* [What to produce] Begin with the line containing "hook_z = (window_z[1], latch_top" and end with the line containing "obj.parent = None"; set down that block verbatim and nothing else.

--

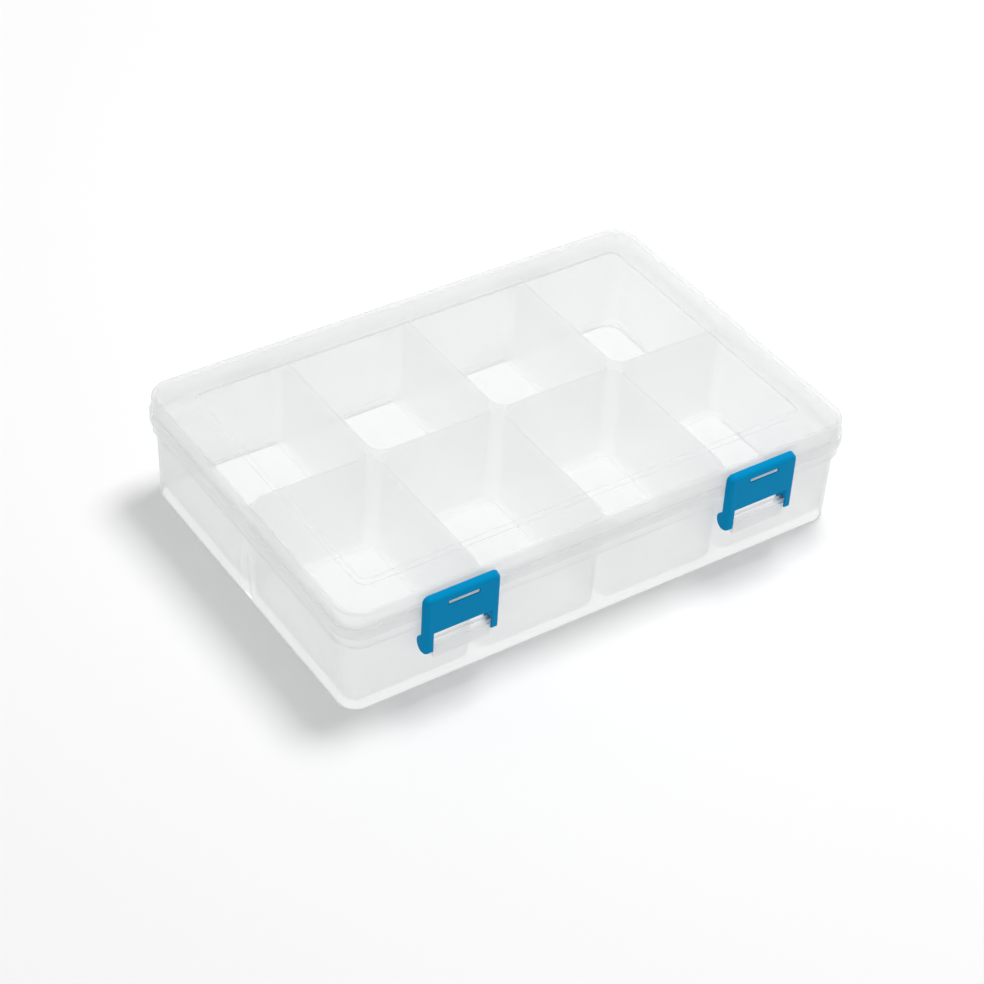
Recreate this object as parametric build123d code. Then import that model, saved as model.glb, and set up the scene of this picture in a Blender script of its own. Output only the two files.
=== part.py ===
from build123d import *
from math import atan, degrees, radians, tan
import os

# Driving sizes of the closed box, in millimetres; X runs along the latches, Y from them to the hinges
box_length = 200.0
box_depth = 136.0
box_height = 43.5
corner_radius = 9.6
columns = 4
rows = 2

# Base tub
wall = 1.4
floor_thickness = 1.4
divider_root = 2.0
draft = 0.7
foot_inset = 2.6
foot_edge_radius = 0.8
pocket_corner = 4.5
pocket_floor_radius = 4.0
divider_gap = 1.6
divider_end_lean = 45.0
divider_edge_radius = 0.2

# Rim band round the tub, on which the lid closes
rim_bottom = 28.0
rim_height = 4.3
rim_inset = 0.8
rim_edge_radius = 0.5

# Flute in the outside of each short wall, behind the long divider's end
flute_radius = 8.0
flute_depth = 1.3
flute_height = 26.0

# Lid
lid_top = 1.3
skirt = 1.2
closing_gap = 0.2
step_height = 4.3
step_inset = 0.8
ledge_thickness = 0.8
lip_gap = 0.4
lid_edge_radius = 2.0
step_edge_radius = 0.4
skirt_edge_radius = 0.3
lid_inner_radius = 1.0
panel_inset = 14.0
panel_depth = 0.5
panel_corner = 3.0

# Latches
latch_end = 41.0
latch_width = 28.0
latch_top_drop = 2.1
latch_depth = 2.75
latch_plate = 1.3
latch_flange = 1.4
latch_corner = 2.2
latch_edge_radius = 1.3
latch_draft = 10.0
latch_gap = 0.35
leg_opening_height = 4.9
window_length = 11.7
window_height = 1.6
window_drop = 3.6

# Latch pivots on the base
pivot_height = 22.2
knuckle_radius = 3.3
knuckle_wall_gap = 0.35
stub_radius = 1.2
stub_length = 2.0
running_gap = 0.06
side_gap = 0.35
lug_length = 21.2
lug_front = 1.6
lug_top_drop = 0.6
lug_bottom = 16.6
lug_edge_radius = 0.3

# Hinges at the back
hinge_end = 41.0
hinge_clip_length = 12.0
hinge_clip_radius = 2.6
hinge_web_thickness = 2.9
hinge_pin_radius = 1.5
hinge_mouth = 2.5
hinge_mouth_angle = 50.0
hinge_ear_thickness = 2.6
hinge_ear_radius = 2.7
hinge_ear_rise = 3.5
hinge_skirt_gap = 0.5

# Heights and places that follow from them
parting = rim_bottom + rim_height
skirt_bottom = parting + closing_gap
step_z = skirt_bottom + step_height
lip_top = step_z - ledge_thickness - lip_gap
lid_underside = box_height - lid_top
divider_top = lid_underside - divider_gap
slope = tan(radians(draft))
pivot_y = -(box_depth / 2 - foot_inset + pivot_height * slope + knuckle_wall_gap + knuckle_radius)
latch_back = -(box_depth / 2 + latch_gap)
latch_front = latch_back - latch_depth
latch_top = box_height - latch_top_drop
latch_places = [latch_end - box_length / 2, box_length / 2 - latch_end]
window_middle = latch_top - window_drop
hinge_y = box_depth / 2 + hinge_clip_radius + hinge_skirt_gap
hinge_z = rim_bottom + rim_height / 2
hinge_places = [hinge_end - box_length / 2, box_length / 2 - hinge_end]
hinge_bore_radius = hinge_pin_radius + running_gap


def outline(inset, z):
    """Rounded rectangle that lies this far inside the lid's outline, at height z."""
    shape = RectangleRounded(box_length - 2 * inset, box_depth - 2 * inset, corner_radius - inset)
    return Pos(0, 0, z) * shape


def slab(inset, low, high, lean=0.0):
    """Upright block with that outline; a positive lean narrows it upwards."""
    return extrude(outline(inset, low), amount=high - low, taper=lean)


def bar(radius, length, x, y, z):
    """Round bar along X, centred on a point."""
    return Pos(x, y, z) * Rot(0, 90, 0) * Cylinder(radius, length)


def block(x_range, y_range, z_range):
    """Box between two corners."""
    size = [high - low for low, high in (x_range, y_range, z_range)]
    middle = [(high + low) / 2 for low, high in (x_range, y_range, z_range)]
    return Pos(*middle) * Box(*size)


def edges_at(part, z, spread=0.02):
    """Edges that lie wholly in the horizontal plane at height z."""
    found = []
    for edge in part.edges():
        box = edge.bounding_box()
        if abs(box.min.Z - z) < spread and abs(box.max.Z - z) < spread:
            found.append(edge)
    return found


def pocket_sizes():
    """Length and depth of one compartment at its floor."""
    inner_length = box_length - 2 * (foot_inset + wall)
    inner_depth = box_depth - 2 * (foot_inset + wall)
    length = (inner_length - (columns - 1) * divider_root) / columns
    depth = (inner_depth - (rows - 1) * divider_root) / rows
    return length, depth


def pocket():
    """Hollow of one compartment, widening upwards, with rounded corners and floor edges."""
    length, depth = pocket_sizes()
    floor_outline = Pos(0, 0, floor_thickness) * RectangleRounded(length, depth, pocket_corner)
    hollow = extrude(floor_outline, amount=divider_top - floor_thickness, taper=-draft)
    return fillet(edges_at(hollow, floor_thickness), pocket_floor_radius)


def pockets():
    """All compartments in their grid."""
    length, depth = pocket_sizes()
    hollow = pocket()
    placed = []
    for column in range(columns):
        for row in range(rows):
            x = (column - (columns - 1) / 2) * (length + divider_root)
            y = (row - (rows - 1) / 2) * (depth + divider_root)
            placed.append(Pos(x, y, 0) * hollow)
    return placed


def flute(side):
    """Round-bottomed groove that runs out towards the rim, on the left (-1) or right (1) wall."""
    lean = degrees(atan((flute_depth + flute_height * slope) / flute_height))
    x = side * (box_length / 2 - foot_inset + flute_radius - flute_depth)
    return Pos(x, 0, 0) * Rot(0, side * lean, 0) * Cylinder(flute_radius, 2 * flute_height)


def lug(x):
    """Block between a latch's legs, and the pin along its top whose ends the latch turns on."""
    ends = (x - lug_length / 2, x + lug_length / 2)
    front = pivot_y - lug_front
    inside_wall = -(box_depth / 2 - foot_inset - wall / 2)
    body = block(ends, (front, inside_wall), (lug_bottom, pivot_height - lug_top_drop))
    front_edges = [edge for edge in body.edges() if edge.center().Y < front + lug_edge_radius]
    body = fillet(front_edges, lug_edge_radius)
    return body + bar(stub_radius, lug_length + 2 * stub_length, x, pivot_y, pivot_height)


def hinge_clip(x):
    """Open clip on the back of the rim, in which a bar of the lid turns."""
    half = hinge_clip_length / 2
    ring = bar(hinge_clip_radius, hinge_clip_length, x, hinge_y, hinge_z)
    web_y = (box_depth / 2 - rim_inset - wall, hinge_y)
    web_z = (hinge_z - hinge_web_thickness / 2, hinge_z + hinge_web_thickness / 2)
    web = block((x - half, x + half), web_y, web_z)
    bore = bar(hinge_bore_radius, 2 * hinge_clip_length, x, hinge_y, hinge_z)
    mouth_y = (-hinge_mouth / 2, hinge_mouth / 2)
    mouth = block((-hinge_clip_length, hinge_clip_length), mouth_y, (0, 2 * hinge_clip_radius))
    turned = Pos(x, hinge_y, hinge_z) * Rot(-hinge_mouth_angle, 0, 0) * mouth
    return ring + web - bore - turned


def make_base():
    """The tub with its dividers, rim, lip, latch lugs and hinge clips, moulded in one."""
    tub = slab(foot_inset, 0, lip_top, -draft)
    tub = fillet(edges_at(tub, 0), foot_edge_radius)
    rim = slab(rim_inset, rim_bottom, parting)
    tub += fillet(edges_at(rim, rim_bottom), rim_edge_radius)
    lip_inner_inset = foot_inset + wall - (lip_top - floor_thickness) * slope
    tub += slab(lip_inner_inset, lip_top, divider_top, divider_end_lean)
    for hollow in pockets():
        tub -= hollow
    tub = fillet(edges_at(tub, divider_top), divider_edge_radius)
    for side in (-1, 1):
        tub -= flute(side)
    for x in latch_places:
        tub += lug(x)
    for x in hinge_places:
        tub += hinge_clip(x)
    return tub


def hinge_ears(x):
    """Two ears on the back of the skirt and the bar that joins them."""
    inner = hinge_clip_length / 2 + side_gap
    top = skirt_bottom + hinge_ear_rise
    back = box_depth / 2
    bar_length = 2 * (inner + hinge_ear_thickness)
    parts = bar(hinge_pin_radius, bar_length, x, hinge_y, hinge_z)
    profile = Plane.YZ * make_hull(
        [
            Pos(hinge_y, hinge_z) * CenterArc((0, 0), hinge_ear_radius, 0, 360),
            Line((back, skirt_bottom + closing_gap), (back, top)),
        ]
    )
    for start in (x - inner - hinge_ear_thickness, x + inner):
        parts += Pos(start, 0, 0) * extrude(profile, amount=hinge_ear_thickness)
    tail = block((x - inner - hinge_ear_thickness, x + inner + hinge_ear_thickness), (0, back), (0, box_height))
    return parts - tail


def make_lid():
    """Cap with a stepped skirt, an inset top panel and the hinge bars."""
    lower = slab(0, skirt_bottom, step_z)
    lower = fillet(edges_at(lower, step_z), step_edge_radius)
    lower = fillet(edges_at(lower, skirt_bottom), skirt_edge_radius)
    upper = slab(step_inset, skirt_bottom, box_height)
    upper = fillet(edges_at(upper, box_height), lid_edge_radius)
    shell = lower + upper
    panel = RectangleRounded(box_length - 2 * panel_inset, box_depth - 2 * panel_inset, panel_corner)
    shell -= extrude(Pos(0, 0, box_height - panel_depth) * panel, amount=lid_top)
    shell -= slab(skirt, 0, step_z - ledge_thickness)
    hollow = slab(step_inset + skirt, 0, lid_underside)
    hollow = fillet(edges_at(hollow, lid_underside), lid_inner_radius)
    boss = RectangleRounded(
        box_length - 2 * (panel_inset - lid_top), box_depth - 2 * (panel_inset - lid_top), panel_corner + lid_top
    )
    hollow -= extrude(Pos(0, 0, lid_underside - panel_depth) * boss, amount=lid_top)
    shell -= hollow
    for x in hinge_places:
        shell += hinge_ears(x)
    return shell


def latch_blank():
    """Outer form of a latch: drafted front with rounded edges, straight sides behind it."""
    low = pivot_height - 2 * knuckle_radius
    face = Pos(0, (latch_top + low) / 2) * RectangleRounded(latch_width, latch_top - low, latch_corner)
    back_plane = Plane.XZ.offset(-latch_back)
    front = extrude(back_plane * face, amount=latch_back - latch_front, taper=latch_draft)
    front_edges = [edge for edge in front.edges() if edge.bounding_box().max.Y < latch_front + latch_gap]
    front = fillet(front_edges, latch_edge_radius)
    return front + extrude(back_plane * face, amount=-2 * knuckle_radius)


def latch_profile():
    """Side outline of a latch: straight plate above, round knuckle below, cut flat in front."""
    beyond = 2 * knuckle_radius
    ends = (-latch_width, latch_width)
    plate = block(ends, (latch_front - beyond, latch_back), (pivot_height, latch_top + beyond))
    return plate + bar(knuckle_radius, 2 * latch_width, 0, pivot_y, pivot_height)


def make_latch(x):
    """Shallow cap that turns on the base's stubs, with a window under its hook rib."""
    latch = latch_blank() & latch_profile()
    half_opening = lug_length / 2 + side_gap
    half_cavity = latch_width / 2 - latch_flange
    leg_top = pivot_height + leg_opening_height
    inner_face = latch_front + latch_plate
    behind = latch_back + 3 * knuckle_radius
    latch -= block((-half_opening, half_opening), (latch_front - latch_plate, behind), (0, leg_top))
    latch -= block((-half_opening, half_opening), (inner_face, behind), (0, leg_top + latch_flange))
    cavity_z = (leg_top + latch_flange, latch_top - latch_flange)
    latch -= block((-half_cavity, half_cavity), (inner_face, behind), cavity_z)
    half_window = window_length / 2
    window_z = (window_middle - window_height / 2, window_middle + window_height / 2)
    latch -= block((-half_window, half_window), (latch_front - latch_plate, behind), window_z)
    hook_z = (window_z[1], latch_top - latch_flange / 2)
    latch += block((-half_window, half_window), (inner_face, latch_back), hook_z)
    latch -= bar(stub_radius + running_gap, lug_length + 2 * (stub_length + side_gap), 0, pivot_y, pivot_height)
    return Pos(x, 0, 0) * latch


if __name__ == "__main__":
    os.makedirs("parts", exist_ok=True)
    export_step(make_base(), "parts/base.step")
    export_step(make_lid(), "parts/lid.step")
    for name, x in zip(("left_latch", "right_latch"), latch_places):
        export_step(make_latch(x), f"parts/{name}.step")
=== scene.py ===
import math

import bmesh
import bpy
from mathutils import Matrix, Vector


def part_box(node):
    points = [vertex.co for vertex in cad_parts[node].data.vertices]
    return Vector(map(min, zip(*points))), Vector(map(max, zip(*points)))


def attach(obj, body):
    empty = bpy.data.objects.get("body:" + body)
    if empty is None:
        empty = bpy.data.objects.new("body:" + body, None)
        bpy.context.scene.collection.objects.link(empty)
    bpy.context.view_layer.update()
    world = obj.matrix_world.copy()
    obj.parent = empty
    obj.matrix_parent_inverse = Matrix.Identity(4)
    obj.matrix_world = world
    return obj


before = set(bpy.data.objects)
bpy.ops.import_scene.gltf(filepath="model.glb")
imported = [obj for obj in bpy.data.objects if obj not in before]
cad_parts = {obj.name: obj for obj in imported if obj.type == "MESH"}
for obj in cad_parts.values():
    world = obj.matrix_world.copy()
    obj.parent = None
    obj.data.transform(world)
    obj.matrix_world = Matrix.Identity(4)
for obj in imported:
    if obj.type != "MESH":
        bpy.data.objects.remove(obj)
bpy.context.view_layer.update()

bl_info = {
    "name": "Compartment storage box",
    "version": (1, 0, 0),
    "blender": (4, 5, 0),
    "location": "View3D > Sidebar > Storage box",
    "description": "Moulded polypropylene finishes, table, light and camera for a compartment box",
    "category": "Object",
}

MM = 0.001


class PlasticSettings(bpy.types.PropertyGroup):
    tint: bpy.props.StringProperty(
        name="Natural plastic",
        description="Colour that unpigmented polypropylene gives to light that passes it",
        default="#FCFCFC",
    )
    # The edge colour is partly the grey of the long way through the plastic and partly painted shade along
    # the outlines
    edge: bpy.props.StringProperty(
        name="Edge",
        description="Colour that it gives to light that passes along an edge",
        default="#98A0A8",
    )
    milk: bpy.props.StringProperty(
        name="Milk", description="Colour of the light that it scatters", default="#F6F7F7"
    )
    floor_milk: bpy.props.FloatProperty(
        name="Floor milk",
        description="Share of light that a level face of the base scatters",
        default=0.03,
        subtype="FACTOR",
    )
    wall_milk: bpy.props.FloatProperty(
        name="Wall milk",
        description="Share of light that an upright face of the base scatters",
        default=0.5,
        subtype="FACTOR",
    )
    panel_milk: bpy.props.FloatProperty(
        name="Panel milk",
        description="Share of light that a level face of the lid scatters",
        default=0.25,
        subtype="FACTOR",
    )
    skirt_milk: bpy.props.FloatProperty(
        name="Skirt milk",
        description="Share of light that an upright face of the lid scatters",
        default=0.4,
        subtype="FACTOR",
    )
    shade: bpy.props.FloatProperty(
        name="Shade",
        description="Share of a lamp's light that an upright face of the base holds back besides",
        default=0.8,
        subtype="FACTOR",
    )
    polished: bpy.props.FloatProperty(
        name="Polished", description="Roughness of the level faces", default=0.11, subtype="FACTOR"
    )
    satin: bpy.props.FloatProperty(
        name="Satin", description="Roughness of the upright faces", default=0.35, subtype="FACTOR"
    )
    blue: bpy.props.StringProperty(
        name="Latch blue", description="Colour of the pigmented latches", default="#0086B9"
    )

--

* [Answer for this exercise]
    hook_z = (window_z[1], latch_top - latch_flange / 2)
    latch += block((-half_window, half_window), (inner_face, latch_back), hook_z)
    latch -= bar(stub_radius + running_gap, lug_length + 2 * (stub_length + side_gap), 0, pivot_y, pivot_height)
    return Pos(x, 0, 0) * latch


if __name__ == "__main__":
    os.makedirs("parts", exist_ok=True)
    export_step(make_base(), "parts/base.step")
    export_step(make_lid(), "parts/lid.step")
    for name, x in zip(("left_latch", "right_latch"), latch_places):
        export_step(make_latch(x), f"parts/{name}.step")
=== scene.py ===
import math

import bmesh
import bpy
from mathutils import Matrix, Vector


def part_box(node):
    points = [vertex.co for vertex in cad_parts[node].data.vertices]
    return Vector(map(min, zip(*points))), Vector(map(max, zip(*points)))


def attach(obj, body):
    empty = bpy.data.objects.get("body:" + body)
    if empty is None:
        empty = bpy.data.objects.new("body:" + body, None)
        bpy.context.scene.collection.objects.link(empty)
    bpy.context.view_layer.update()
    world = obj.matrix_world.copy()
    obj.parent = empty
    obj.matrix_parent_inverse = Matrix.Identity(4)
    obj.matrix_world = world
    return obj


before = set(bpy.data.objects)
bpy.ops.import_scene.gltf(filepath="model.glb")
imported = [obj for obj in bpy.data.objects if obj not in before]
cad_parts = {obj.name: obj for obj in imported if obj.type == "MESH"}
for obj in cad_parts.values():
    world = obj.matrix_world.copy()
    obj.parent = None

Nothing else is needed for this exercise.